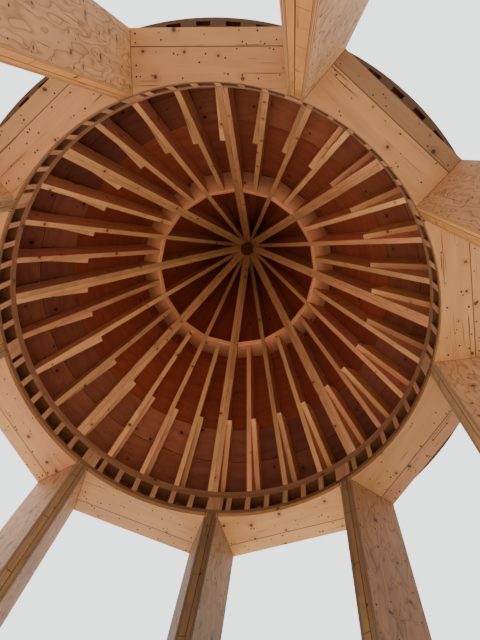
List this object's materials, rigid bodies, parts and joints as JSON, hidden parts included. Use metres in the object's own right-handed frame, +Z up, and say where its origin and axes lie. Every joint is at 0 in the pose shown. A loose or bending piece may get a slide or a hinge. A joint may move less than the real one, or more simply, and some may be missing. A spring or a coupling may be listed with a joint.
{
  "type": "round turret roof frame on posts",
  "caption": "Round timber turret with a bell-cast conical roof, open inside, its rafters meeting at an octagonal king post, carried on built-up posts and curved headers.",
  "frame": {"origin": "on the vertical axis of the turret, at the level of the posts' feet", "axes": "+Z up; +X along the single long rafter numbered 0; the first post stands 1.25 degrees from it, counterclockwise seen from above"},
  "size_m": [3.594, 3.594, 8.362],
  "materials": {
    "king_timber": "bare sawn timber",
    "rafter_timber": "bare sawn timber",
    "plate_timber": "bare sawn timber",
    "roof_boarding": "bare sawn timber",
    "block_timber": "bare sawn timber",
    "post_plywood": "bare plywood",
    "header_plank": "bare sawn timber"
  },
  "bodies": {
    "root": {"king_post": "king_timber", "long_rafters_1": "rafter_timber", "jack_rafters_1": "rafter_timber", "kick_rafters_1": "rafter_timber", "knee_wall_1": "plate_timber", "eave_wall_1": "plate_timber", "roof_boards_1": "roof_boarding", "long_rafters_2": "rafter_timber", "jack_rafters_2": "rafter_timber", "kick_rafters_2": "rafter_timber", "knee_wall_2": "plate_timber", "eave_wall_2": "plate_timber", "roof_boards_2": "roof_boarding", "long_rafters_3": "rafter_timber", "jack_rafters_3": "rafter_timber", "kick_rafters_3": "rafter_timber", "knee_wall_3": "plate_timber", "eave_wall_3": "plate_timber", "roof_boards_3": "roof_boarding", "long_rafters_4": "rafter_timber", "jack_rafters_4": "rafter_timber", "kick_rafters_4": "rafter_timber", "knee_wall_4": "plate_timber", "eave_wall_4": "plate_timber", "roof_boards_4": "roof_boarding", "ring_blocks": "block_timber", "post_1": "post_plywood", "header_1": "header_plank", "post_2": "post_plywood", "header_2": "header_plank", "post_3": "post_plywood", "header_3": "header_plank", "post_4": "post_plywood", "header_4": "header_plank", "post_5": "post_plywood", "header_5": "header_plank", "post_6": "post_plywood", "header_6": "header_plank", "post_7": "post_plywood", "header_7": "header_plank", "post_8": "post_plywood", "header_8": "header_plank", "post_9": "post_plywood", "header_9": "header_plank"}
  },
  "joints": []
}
——————————
TASK TO COMPLETE: Take the material above and return all of it exactly.

COMPLETED EXERCISE:
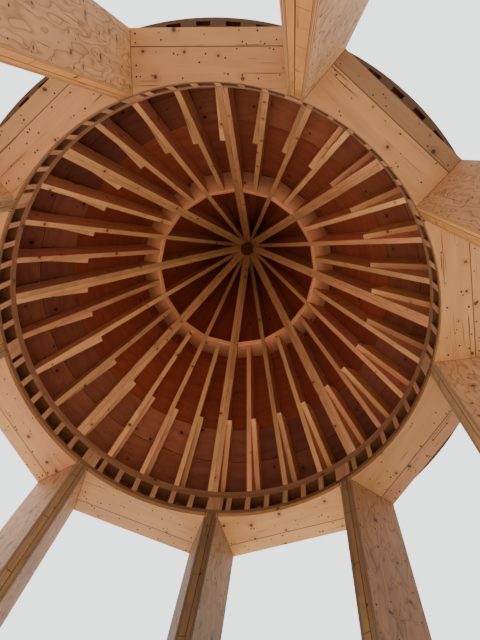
List this object's materials, rigid bodies, parts and joints as JSON, hidden parts included. Use metres in the object's own right-handed frame, +Z up, and say where its origin and axes lie. Every joint is at 0 in the pose shown. A loose or bending piece may get a slide or a hinge. A joint may move less than the real one, or more simply, and some may be missing. A spring or a coupling may be listed with a joint.
{
  "type": "round turret roof frame on posts",
  "caption": "Round timber turret with a bell-cast conical roof, open inside, its rafters meeting at an octagonal king post, carried on built-up posts and curved headers.",
  "frame": {"origin": "on the vertical axis of the turret, at the level of the posts' feet", "axes": "+Z up; +X along the single long rafter numbered 0; the first post stands 1.25 degrees from it, counterclockwise seen from above"},
  "size_m": [3.594, 3.594, 8.362],
  "materials": {
    "king_timber": "bare sawn timber",
    "rafter_timber": "bare sawn timber",
    "plate_timber": "bare sawn timber",
    "roof_boarding": "bare sawn timber",
    "block_timber": "bare sawn timber",
    "post_plywood": "bare plywood",
    "header_plank": "bare sawn timber"
  },
  "bodies": {
    "root": {"king_post": "king_timber", "long_rafters_1": "rafter_timber", "jack_rafters_1": "rafter_timber", "kick_rafters_1": "rafter_timber", "knee_wall_1": "plate_timber", "eave_wall_1": "plate_timber", "roof_boards_1": "roof_boarding", "long_rafters_2": "rafter_timber", "jack_rafters_2": "rafter_timber", "kick_rafters_2": "rafter_timber", "knee_wall_2": "plate_timber", "eave_wall_2": "plate_timber", "roof_boards_2": "roof_boarding", "long_rafters_3": "rafter_timber", "jack_rafters_3": "rafter_timber", "kick_rafters_3": "rafter_timber", "knee_wall_3": "plate_timber", "eave_wall_3": "plate_timber", "roof_boards_3": "roof_boarding", "long_rafters_4": "rafter_timber", "jack_rafters_4": "rafter_timber", "kick_rafters_4": "rafter_timber", "knee_wall_4": "plate_timber", "eave_wall_4": "plate_timber", "roof_boards_4": "roof_boarding", "ring_blocks": "block_timber", "post_1": "post_plywood", "header_1": "header_plank", "post_2": "post_plywood", "header_2": "header_plank", "post_3": "post_plywood", "header_3": "header_plank", "post_4": "post_plywood", "header_4": "header_plank", "post_5": "post_plywood", "header_5": "header_plank", "post_6": "post_plywood", "header_6": "header_plank", "post_7": "post_plywood", "header_7": "header_plank", "post_8": "post_plywood", "header_8": "header_plank", "post_9": "post_plywood", "header_9": "header_plank"}
  },
  "joints": []
}